When choosing art supplies for kids, don’t forget the paper! Paper for children can be anything from a sketchbook or a stack of colored construction paper to a roll of easel paper or fancy decorative papers. Quality varies widely as does price. So how do you decide what paper to buy?
We’ve tried many different kinds of papers over the years; here’s our list of tried-and-true papers for kids art:
Note: This post was updated from the original on 3/12/2014
Choosing Paper for Children :: The Best Papers for Kids Art Activities
When choosing paper for children and their art activities, you’ll want to consider what art materials the kids will be using with the paper as well as value (which I define as a good intersection of quality and price).

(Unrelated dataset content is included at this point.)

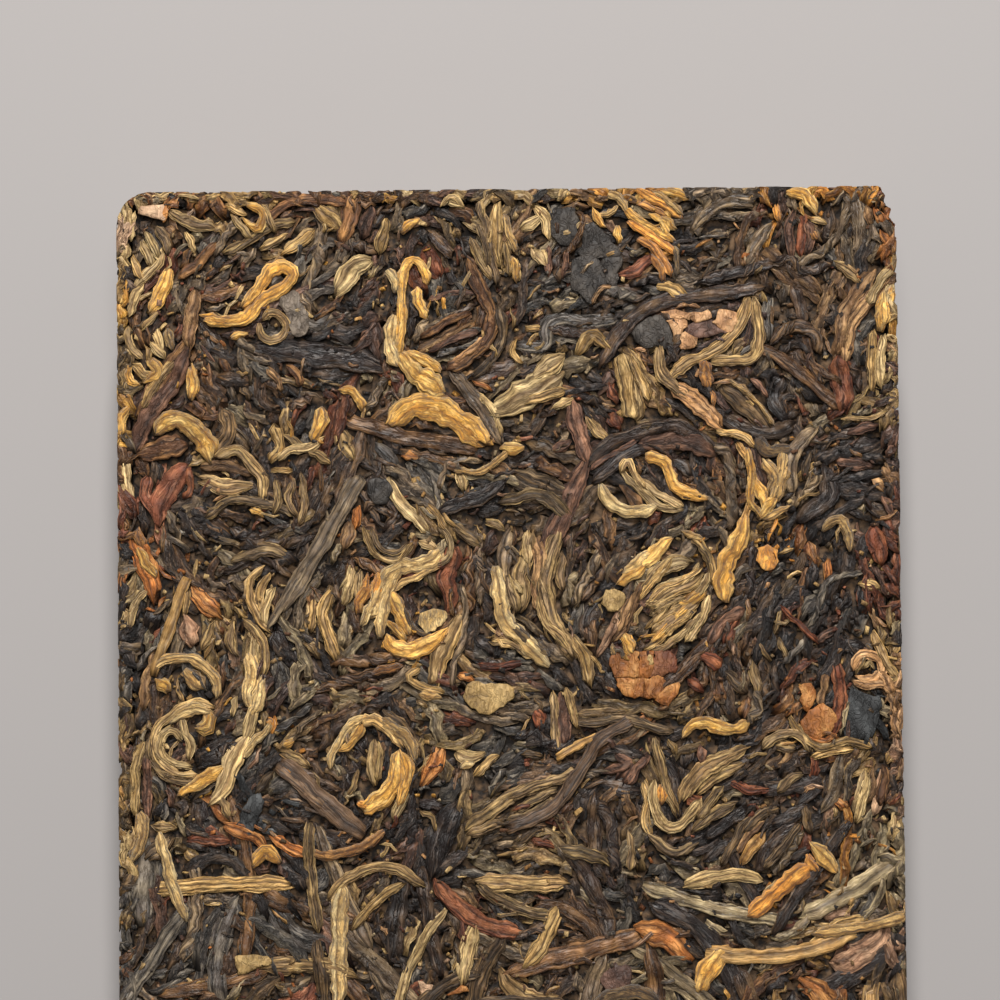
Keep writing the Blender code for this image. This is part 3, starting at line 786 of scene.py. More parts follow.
# matte and toasted, with short grain and clear creases darkened by painted shade
brown_leaf = leaf_finish("fired_coarse_leaf", fibre_mm=0.4, run_mm=2.0, streaks=0.4, crease_shade=0.25,
                         depth_mm=0.08, rough=0.6, specular=0.4)
NAMED_BROWN = cutting_list("""
long strip by the far edge: brown 11 -0.3 260,223 285,205 310,197 349,203
short strip: brown 12 -0.4 177,278 198,262 215,243
bent strip: brown 19 -0.2 189,336 178,358 158,384 138,417
its twin: plum 18 -0.5 185,358 172,385 158,403 144,422 134,450
upright by the far edge: brown 18 -0.4 357,189 350,215 341,241
upright by the far edge two: plum 16 -0.5 373,202 362,236
great arc: brown 15 -0.1 467,259 479,285 490,310 489,335 470,356 448,370
strip under the arc: hide 11 -0.5 415,354 440,338 474,320
russet patch: russet 20 -0.7 425,246 440,279
tip over the far edge: plum 11 -0.2 437,197 455,186
russet strip: brick 13 -0.15 619,274 632,272 643,264 654,256
right strip: hide 14 -0.25 890,271 865,305 850,330 845,364
right strip two: hide 16 -0.4 873,271 855,295 843,320 838,354
corner crumb: rust 13 -0.3 875,207 884,224
corner crumb two: rust 12 -0.3 882,230 890,246
corner crumb three: hide 12 -0.5 866,206 872,224
reddish leaf: brick 24 -0.3 188,464 170,485 158,505 160,525
inside the folded leaf: hide 12 -0.3 201,466 225,466 252,474
red thread: plum 6 0 590,470 610,455 638,440
under the great arc: plum 20 -0.5 636,445 665,440 690,443 714,452
russet by the tan leaf: russet 17 -0.6 610,406 620,429
brown flake: hide 22 -0.6 643,397 669,403
small russet: plum 11 -0.4 551,452 572,440
broad strip, top: plum 17 -0.05 572,400 580,436 588,463
broad strip: plum 22 -0.1 588,456 575,486 563,515 546,553 546,580
small rust: rust 13 -0.3 403,454 421,456
russet at the right: russet 25 -0.6 840,356 845,412
brown at the right: plum 13 -0.5 836,462 875,465
rust thread: ochre 8 -0.2 737,442 748,458 753,475 750,500 743,524
rust stub: rust 11 -0.3 358,505 355,529
reddish-orange strip: rust 21 -0.2 136,543 143,560 151,577 154,598
rust flake left: rust 19 -0.4 190,586 206,604 217,614
pink flake: pink 21 -0.4 184,619 193,643
brown upright: hide 15 -0.4 350,520 345,549
russet by the coil: russet 21 -0.4 456,546 446,575 451,595 448,614
rust over the coil: russet 11 -0.3 403,578 425,568 449,560
russet upright: hide 14 -0.5 534,531 540,560 537,590 541,614
brown slope: hide 11 -0.35 641,584 633,605 624,625 612,642
rust in the downy mass: ochre 14 -0.2 680,600 692,596 704,588
small rust low: russet 11 -0.4 704,691 687,679
russet right edge: russet 21 -0.5 874,526 882,564
russet thread: russet 6 -0.2 781,606 800,625 819,644
small rust right: plum 10 -0.3 817,642 835,628
small red: russet 11 -0.4 726,643 735,625 740,611
pink strip: plum 13 -0.3 745,608 725,620 710,644
russet leaf: russet 15 -0.25 837,661 840,688 839,713 832,737
rust bit: rust 13 -0.2 828,559 828,578
rust strip: russet 9 -0.4 477,665 500,667 524,662
rust dot: rust 11 -0.3 459,674 474,681
russet level: russet 12 -0.4 187,840 210,840 229,842
rust leaf: rust 14 -0.2 224,824 240,832 255,838 266,847
rust leaf two: rust 13 -0.3 271,837 290,848 309,857
brown bend: rust 19 -0.3 441,746 435,765 421,784
brown curl: plum 14 -0.4 616,753 632,765 620,779
brown curl two: plum 11 -0.5 602,774 625,765 636,758
brown curl three: plum 11 -0.4 648,755 635,770 625,786
red by the gold strip: plum 11 -0.2 702,746 702,764
its rim: hide 10 -0.25 828,672 823,690 821,706
red stub: russet 10 -0.4 815,753 815,779
rust stub low: rust 12 -0.4 837,798 847,811
brown level: russet 10 -0.4 731,783 750,790 770,789
rust low left: russet 9 -0.4 531,839 554,847
brown between ribs: plum 15 -0.4 563,698 563,720 565,744
brown left: plum 10 -0.4 146,755 147,790 147,820
rust left edge: ochre 9 -0.4 121,783 122,799
russet in the middle: russet 16 -0.7 700,652 722,668
dark red low: russet 14 -0.6 536,706 542,728
bent strip, top: hide 16 -0.1 195,290 191,318 189,347
inside the arc one: plum 8 -0.35 428,351 455,339 480,329
inside the arc two: brown 9 -0.35 420,338 445,323 469,312
inside the arc three: plum 7 -0.45 428,300 450,292 475,294
arc's inner lip: apricot 8 -0.02 485,336 470,351 450,363
pinkish bit by the fan: pink 14 -0.3 606,222 618,232
brown slope two: hide 9 -0.35 632,596 625,615 617,634
brown slope three: pink 9 -0.35 620,610 612,628 604,644 598,656
russet under the disc: rust 9 -0.3 800,724 812,737 826,741 838,734
pinkish leaf at the edge: pink 13 -0.2 882,772 880,794 874,816
plum strip one: plum 11 -0.2 794,212 789,232 792,255
plum strip two: russet 10 -0.2 802,211 802,234 800,256
plum strip three: plum 10 -0.25 808,220 811,238 806,254
plum leaf left: brown 24 -0.2 139,455 160,449 187,443
orange bit at the right edge: hide 12 -0.2 872,478 886,490
pink bit at the right edge: hide 10 -0.2 884,466 893,484
right ring: apricot 11 -0.1 853,670 858,659 869,655 880,660 883,670 876,679 864,679 856,676
right ring's foot: apricot 9 -0.05 853,680 865,686 880,684 898,689
orange-tan hook, low: apricot 19 0 672,384 690,397 706,411 723,429
flank strip one: plum 8 -0.25 549,246 547,261 549,277
flank strip two: plum 7 -0.25 568,248 566,262 562,278
tan edge under the dark flake: hide 5 -0.15 590,305 600,290 613,286
pinkish bit by the bundle: plum 7 -0.25 752,378 760,386 768,396
right edge, tan: plum 13 -0.2 848,433 862,428 877,424
by the right ring: apricot 11 -0.15 879,668 887,682 893,696
stripe at the right: pink 6 -0.1 862,775 863,788 860,802
tan stripe low: hide 9 -0.15 737,853 748,836 765,820
brown stripe low: ochre 15 -0.2 741,866 752,848 762,834
striped leaf, right: hide 11 -0.2 873,767 872,784 868,803
striped leaf, right two: brown 12 -0.2 885,766 884,784 880,803
ring on the stalk end: russet 3 0.1 762,557 768,552 775,556 772,563 764,563
tan at the right edge: plum 10 -0.2 883,496 889,506 893,518
bit in the dark: hide 8 -0.3 267,367 275,377 282,389
bit in the dark two: brown 9 -0.3 286,365 296,373 301,385
reddish leaf, side: brick 14 -0.3 148,477 145,494 152,512
reddish leaf, tip: russet 9 -0.2 187,469 191,484 184,499
""")
rng = np.random.default_rng(11)
heap = new_heap()
lay_named(heap, NAMED_BROWN, BROWN, rng, ribs=3, groove=0.22, roll=10, ragged=0.14)
strew(heap, face, 26, BROWN, rng, length=(6, 17), width=(1.3, 3.2), level=(-0.8, -0.2), step=0.7, ribs=3,
      ragged=0.16)
press_heap(heap, "coarse_leaves_face", brown_leaf)
heap = new_heap()
strew(heap, base, 60, BROWN, rng, length=(6, 17), width=(1.3, 3.2), level=(-0.6, -0.1), step=0.9,
      fine=False, ribs=3)
for wall in UPRIGHT:
    strew(heap, wall, round(wall["half"][0] * 0.5), BROWN, rng, length=(6, 15), width=(1.3, 2.8),
          level=(-0.6, -0.1), step=0.9, fine=False, ribs=3)
press_heap(heap, "coarse_leaves_back", brown_leaf)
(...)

Paper for children’s drawing, painting, and collage
We buy this heavyweight (80 lb) white sulphite paper and use it for a lot of our drawing, painting, and collage projects. It’s our general all-purpose kids art paper. I keep a stack of this in the studio and also have a basket of it near the dining table.
If you’re only going to get one kind of paper, this is the kind I would suggest (or something similar).
I also often purchase large sheets of poster board from Target for 39 cents each. Sometimes I cut them down to smaller pieces and sometimes I keep them whole. I love letting Maia work large, and this is a cheap way to provide this size (2 x 3 feet).
For a free option, you ask a mat and frame shop to save their mat remnants for you. They are thick and great for painting or collage. We use these quite a bit! You can also re-use paper grocery bags (just cut them open) and cardboard for art.
Paper for watercolor painting
For watercolor painting I use this watercolor paper from Discount School Supply, the Strathmore 300 Series watercolor paper, or the Strathmore Kids paint pad. All are decent quality for a decent price. You can also use any paint (like tempera) on watercolor paper, and we do, but it’s more expensive than other paper so you might not want to. We also paint with watercolors on poster board and mat board.
Note: If your kids are really into watercolor painting and you have the budget, try out some of the better quality watercolor papers. You get what you pay for with watercolor paper.
Paper for the kids art easel
I like the roll of easel paper offered by Discount School Supply the best so far of the ones I’ve tried. The paper is sturdy enough to paint on, unlike the easel paper from Melissa & Doug, which I think is on the flimsy side. The paper roll from IKEA is pretty good, too.
Paper for children who want to work BIG
We buy this brown contractor’s paper at Lowes for about $10 a roll. It’s super economical! We use this for big projects such as body tracing or when we want to cover the table with paper and have a family draw fest.
You can also buy large rolls of white butcher paper, but be prepared to spend more. We finally bought some and really love it—our roll is lasting for a long time, which is a bonus.
Paper for children who like to work tiny
Whether your kids like to work small, draw small, paint small, or whether you just want to change things up for them and offer a variety of paper sizes for art, then have small paper available. This can simply mean you cut regular-sized paper down into smaller pieces—totally acceptable!—or you buy a pack of blank index cards as I often do. It can mean using Post-It notes for art, finding a mini sketchbook, or getting an inexpensive multi-colored notepad.
Paper for the writing table, the kids’ room, and the travel bag
Besides the basket of white sulfite paper mentioned above, which travels all over our house, I also keep inexpensive spiral bound sketchbooks at the kids art table, in their bedroom, and in the car. I pay about $2-3 per sketchbook (at Target or the drugstore) and then don’t worry when the children use it for all sorts of drawing, writing, cutting, and taping projects.
We also buy the beautiful sketchbooks from Stubby Pencil Studio—more money, but lovely and high quality—and the art journal kits from Artterro. The kids usually get one of these for their birthdays and Christmas.
Colored construction paper
Colored construction paper is a childhood staple, but the the kind you get at the drugstore is usually pretty poor quality. We use the colored construction paper from Discount School Supply called Tru-Ray Sulfite construction paper —it is very inexpensive yet the color and paper quality is much better. The colored paper that IKEA sells is also good.
Okay, so this one isn’t paper. But a real stretched canvas is a great, albeit more expensive, surface for kids art. Plus it looks great on the wall or shelf as is—no frame required.
Recycled and upcycled paper for children’s art
I LOVE Susan’s idea of keeping a collage box of bits and pieces of interesting papers! I’ve been keeping a stack of papers and cardboard that was destined for the recycle bin, but Susan’s collage box takes that idea to a whole new level.
Other fun papers for children’s art
One paper that we don’t use is newsprint. I can’t stand the stuff! It’s so flimsy.
What papers do you use the most in your house for children’s art?